AIM OF THE TASK -> Return exactly the listing's lines, from its first line to the line holding "neck_reach = 22.3; // [18:0.1:27]", ends included.
● ● ●
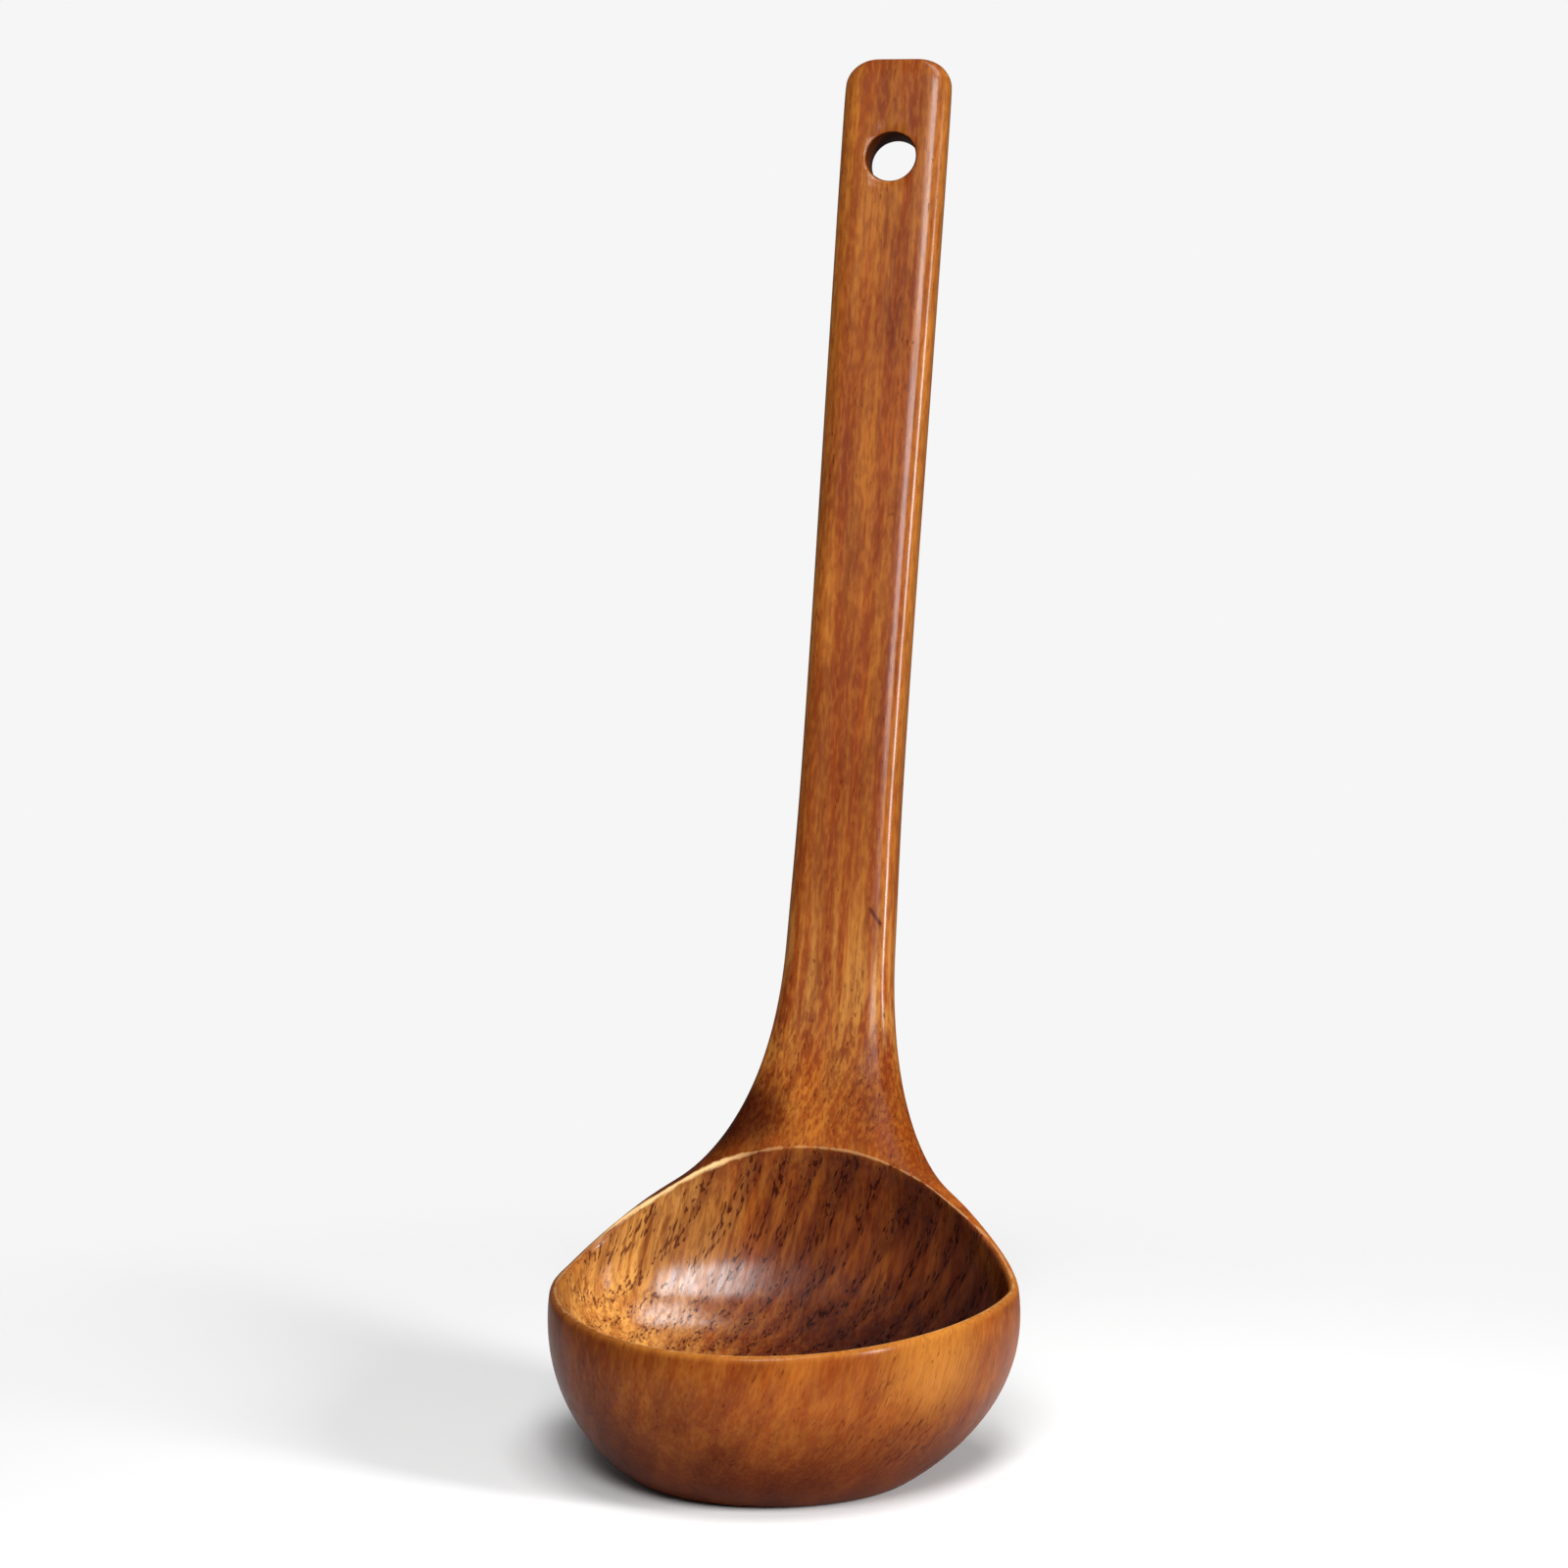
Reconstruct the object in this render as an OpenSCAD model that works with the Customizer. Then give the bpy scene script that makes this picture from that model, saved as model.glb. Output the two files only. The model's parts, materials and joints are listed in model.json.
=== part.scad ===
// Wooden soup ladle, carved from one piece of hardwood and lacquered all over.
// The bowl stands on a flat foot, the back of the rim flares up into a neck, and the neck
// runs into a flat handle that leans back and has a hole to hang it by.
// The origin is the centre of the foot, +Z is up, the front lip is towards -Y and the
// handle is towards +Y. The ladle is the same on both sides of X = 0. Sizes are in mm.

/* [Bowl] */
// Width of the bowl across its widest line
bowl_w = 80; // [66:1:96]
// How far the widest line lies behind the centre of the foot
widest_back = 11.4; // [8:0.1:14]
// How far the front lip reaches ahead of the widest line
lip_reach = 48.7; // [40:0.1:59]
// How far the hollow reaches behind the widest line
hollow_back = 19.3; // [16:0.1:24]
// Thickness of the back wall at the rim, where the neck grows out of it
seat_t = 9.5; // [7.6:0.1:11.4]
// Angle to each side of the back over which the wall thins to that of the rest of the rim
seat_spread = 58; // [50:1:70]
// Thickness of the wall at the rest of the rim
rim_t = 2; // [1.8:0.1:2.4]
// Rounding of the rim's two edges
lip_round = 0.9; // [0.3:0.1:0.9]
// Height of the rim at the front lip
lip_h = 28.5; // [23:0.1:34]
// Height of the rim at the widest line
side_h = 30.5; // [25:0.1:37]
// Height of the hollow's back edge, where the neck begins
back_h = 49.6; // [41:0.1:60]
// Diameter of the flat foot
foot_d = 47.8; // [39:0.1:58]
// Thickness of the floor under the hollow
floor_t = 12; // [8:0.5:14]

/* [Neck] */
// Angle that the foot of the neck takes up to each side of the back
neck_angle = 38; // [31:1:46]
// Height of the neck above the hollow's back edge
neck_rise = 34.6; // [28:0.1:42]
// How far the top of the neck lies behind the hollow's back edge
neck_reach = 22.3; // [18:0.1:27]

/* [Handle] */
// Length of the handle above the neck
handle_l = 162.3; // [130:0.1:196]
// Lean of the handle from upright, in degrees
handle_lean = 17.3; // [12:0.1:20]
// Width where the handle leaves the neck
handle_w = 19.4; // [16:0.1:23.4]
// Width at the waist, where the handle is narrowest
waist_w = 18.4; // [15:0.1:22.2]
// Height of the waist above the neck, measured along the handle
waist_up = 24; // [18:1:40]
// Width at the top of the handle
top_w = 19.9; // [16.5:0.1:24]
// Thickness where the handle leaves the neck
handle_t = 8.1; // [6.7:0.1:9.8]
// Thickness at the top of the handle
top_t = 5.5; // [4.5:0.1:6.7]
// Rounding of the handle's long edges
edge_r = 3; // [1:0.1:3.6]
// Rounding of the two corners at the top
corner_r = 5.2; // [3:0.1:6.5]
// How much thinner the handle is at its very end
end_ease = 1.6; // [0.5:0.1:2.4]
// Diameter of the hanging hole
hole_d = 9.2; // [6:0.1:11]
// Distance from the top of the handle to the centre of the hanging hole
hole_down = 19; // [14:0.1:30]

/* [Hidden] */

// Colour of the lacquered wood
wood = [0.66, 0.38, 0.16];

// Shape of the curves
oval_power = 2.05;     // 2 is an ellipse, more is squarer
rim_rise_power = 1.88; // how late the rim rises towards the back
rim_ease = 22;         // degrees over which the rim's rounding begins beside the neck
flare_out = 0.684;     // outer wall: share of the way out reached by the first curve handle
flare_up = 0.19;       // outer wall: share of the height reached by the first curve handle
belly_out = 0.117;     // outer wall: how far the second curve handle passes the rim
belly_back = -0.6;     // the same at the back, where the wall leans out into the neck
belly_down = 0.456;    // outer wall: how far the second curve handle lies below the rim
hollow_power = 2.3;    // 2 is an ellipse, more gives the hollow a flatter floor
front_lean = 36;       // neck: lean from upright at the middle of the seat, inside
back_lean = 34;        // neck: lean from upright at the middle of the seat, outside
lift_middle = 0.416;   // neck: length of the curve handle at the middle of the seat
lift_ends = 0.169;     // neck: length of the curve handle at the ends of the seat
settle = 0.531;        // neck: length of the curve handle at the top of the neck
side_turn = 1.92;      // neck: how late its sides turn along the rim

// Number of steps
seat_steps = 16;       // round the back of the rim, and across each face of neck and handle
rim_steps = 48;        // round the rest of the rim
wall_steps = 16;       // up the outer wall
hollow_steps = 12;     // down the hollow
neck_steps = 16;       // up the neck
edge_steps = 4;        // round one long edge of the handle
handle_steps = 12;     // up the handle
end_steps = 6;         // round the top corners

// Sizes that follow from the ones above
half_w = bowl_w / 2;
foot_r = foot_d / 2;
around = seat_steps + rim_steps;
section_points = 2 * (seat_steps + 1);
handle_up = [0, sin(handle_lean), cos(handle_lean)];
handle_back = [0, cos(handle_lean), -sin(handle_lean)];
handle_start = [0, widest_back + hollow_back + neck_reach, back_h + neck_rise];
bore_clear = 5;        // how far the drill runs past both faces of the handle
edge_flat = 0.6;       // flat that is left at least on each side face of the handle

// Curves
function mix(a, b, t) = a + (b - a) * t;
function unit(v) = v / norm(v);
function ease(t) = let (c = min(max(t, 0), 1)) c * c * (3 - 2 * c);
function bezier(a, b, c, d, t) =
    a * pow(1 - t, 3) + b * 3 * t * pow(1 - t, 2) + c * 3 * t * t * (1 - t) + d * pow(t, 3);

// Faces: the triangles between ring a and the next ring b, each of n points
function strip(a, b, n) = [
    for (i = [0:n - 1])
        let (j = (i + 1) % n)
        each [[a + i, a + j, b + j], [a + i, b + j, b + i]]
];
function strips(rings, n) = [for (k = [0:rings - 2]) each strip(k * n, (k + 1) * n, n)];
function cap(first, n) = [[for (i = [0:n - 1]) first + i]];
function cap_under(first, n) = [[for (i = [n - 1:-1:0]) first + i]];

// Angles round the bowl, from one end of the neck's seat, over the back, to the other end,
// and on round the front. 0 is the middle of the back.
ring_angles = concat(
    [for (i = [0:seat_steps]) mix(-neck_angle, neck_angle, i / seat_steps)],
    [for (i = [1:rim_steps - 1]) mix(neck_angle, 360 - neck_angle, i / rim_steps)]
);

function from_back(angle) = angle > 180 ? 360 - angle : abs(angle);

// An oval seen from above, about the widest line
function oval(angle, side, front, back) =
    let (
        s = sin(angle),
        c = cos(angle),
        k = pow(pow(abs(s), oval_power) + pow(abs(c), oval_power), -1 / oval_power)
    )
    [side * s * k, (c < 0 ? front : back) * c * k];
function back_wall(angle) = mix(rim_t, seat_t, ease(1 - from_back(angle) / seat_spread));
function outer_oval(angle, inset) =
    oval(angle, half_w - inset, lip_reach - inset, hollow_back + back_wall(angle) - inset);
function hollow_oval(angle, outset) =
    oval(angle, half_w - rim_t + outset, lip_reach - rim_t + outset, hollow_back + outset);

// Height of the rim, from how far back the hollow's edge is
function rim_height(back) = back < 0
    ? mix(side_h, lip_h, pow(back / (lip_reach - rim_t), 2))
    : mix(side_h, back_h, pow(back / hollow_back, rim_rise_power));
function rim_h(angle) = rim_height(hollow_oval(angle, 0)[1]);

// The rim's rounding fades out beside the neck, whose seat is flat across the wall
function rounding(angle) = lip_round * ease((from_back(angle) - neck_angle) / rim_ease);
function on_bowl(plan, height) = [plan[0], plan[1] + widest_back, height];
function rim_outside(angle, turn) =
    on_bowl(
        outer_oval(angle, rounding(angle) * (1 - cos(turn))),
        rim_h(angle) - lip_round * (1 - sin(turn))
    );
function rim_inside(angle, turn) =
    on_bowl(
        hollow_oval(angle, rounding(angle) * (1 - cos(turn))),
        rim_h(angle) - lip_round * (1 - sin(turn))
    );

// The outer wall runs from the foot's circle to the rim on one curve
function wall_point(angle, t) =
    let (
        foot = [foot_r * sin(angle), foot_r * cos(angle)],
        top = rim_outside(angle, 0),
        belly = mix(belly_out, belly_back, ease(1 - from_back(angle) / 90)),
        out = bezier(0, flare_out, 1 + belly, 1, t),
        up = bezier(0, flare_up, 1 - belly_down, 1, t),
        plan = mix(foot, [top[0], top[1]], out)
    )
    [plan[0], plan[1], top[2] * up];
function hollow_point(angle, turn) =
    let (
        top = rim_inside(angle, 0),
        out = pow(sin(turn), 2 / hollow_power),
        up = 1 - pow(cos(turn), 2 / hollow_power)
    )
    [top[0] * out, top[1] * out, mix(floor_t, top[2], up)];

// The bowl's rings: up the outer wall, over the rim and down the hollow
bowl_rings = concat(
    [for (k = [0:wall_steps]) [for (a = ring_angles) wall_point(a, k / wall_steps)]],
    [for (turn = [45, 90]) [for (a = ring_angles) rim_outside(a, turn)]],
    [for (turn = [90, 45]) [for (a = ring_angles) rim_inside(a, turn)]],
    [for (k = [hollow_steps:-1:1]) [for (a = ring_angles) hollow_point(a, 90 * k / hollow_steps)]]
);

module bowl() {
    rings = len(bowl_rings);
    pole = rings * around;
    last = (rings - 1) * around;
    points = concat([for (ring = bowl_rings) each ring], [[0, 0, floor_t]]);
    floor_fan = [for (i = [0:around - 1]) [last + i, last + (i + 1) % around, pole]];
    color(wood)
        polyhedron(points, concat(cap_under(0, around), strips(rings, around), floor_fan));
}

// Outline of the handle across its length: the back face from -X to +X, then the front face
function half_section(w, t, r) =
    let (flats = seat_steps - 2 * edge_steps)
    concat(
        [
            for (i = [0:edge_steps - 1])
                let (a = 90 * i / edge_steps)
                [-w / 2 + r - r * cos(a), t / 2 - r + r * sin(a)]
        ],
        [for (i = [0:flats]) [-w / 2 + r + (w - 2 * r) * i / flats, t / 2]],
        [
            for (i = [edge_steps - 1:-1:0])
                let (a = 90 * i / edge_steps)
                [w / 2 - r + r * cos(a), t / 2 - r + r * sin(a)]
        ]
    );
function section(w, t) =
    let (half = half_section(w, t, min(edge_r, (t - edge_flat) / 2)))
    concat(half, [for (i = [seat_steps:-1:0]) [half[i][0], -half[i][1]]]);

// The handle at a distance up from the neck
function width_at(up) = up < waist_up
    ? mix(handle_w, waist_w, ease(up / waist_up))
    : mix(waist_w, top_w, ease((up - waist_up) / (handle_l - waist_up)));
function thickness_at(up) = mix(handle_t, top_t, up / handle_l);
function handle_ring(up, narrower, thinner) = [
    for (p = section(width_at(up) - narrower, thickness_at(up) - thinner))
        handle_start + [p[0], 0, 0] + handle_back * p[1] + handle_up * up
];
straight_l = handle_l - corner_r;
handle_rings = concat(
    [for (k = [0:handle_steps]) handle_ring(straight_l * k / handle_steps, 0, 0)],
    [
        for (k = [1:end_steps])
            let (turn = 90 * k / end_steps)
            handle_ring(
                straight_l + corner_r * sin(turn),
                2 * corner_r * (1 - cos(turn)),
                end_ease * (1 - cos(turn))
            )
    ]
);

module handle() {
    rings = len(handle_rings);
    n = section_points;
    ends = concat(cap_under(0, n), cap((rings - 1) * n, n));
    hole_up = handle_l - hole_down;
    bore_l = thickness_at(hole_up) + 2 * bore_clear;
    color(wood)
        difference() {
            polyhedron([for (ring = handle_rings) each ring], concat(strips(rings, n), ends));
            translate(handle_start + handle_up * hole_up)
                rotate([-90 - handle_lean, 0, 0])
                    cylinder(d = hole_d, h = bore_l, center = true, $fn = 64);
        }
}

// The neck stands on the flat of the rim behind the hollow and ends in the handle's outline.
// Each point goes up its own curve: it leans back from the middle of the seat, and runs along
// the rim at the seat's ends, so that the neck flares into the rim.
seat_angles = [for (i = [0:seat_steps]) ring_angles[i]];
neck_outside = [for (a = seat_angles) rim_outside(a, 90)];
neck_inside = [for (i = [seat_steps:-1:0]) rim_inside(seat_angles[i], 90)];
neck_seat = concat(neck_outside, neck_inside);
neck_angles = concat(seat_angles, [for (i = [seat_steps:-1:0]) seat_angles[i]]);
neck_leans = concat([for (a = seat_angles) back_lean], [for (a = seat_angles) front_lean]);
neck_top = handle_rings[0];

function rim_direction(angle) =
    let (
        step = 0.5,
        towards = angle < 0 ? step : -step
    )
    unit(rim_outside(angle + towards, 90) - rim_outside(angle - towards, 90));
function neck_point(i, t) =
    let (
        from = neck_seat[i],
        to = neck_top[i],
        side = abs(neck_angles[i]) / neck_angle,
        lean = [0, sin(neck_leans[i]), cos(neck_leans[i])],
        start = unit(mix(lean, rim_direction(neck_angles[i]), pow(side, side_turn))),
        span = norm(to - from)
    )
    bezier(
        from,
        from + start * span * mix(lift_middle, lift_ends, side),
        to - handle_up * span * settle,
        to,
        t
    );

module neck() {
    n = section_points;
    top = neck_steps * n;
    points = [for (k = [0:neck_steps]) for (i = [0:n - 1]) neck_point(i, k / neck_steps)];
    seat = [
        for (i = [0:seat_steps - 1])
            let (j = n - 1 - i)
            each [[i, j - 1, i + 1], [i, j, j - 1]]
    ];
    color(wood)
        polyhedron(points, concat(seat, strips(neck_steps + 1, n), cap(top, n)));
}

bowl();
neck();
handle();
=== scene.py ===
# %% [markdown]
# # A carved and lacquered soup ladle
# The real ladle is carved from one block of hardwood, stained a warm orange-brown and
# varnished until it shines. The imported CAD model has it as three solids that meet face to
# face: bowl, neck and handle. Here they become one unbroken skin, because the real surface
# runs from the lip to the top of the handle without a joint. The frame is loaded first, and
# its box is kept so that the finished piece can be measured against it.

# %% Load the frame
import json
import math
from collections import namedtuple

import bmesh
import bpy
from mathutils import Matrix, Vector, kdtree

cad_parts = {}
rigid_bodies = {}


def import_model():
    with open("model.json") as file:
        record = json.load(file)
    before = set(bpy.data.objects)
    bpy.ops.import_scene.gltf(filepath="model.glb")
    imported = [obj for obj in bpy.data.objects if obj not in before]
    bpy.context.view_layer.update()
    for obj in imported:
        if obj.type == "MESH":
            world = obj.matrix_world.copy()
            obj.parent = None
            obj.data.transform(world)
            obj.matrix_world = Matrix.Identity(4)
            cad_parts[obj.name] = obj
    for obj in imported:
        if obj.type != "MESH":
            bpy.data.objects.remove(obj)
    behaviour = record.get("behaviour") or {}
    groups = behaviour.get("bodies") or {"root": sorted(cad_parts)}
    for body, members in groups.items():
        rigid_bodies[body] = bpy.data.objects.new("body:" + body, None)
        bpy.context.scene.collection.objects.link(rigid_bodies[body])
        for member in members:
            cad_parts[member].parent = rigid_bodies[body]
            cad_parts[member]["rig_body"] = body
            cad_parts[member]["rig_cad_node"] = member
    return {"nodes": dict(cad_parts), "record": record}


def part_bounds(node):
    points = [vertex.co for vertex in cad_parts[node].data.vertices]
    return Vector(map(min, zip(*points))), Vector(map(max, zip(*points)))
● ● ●
ANSWER FOR THE TASK ->
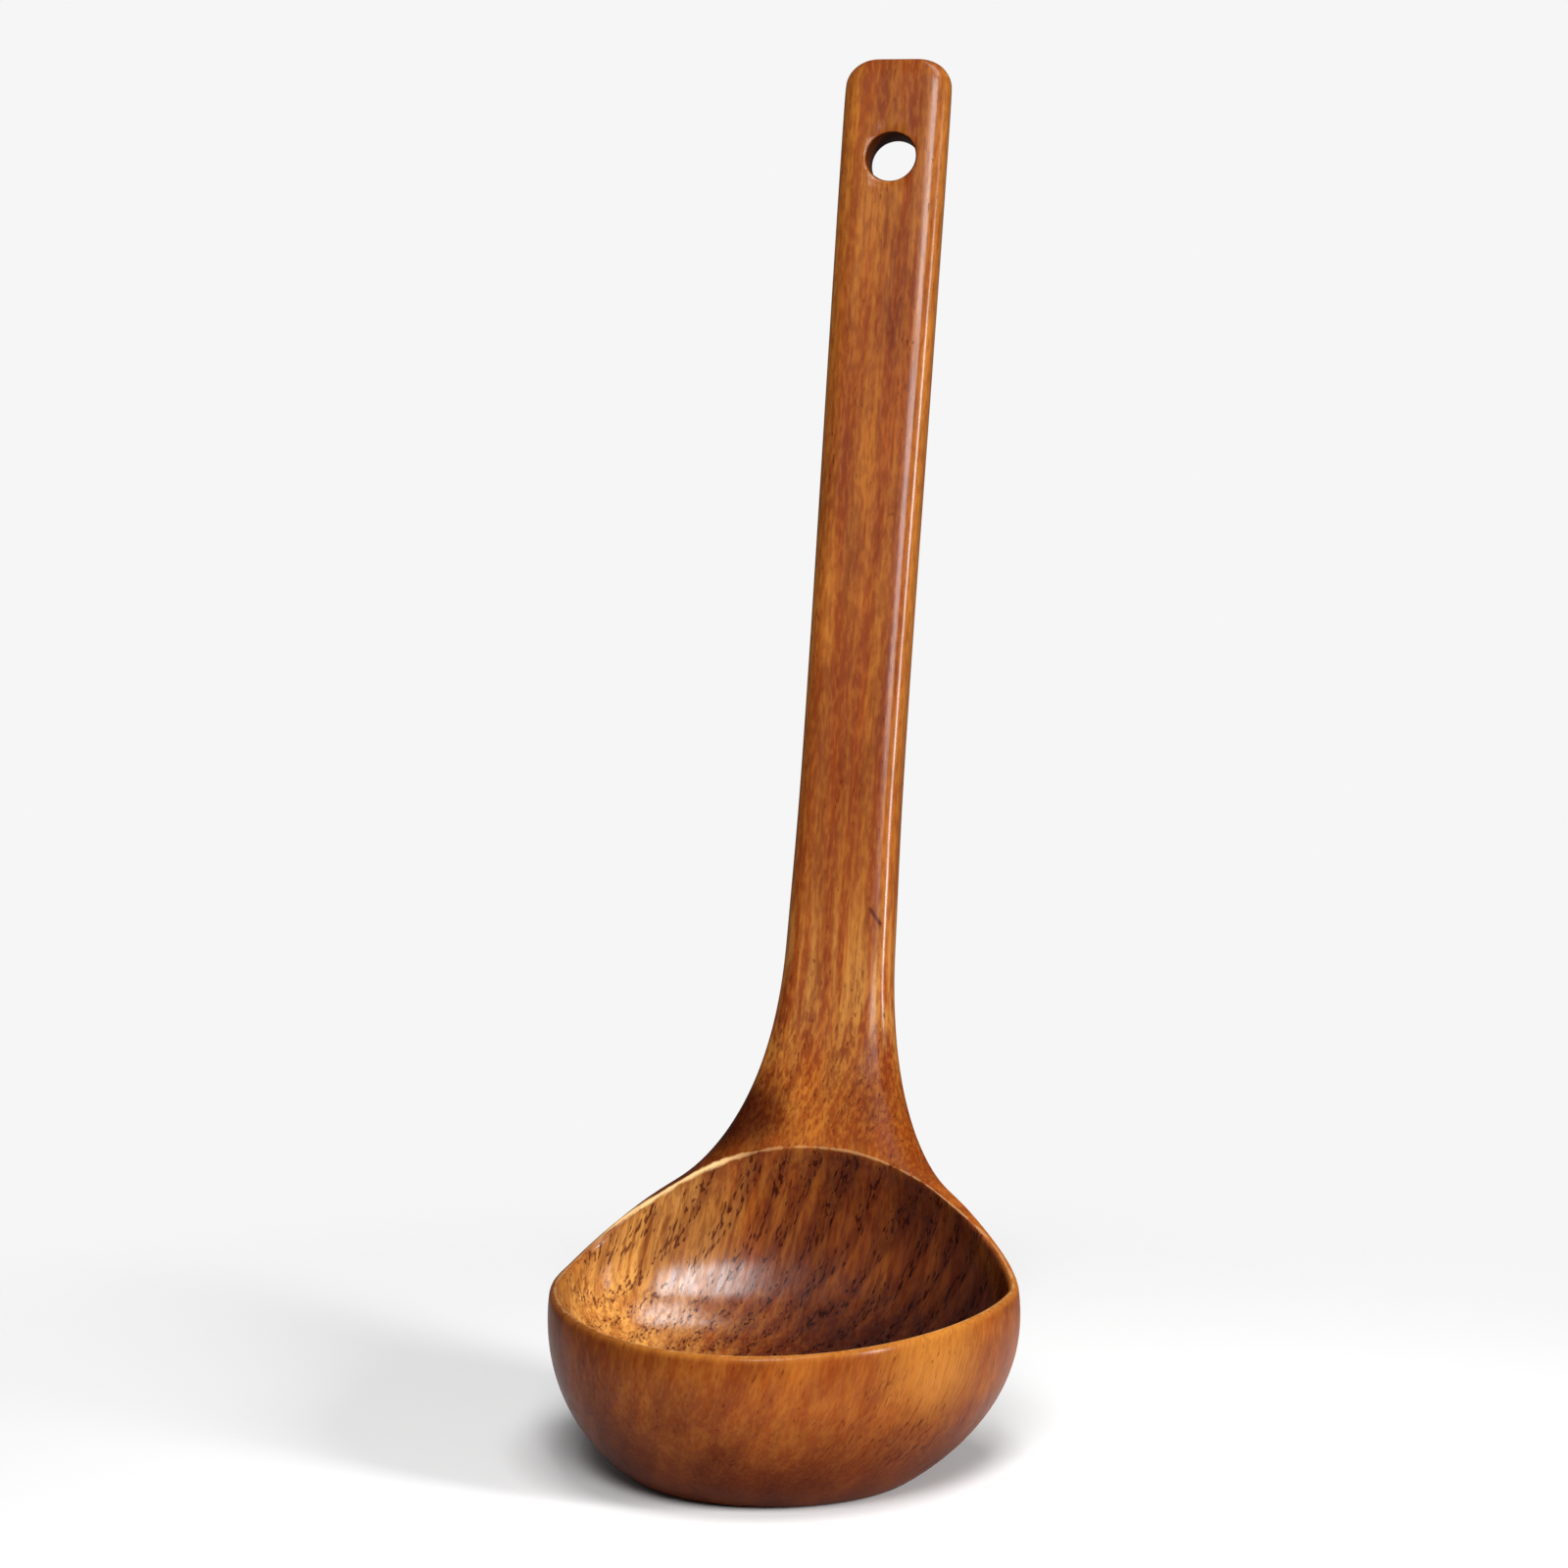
Reconstruct the object in this render as an OpenSCAD model that works with the Customizer. Then give the bpy scene script that makes this picture from that model, saved as model.glb. Output the two files only. The model's parts, materials and joints are listed in model.json.
=== part.scad ===
// Wooden soup ladle, carved from one piece of hardwood and lacquered all over.
// The bowl stands on a flat foot, the back of the rim flares up into a neck, and the neck
// runs into a flat handle that leans back and has a hole to hang it by.
// The origin is the centre of the foot, +Z is up, the front lip is towards -Y and the
// handle is towards +Y. The ladle is the same on both sides of X = 0. Sizes are in mm.

/* [Bowl] */
// Width of the bowl across its widest line
bowl_w = 80; // [66:1:96]
// How far the widest line lies behind the centre of the foot
widest_back = 11.4; // [8:0.1:14]
// How far the front lip reaches ahead of the widest line
lip_reach = 48.7; // [40:0.1:59]
// How far the hollow reaches behind the widest line
hollow_back = 19.3; // [16:0.1:24]
// Thickness of the back wall at the rim, where the neck grows out of it
seat_t = 9.5; // [7.6:0.1:11.4]
// Angle to each side of the back over which the wall thins to that of the rest of the rim
seat_spread = 58; // [50:1:70]
// Thickness of the wall at the rest of the rim
rim_t = 2; // [1.8:0.1:2.4]
// Rounding of the rim's two edges
lip_round = 0.9; // [0.3:0.1:0.9]
// Height of the rim at the front lip
lip_h = 28.5; // [23:0.1:34]
// Height of the rim at the widest line
side_h = 30.5; // [25:0.1:37]
// Height of the hollow's back edge, where the neck begins
back_h = 49.6; // [41:0.1:60]
// Diameter of the flat foot
foot_d = 47.8; // [39:0.1:58]
// Thickness of the floor under the hollow
floor_t = 12; // [8:0.5:14]

/* [Neck] */
// Angle that the foot of the neck takes up to each side of the back
neck_angle = 38; // [31:1:46]
// Height of the neck above the hollow's back edge
neck_rise = 34.6; // [28:0.1:42]
// How far the top of the neck lies behind the hollow's back edge
neck_reach = 22.3; // [18:0.1:27]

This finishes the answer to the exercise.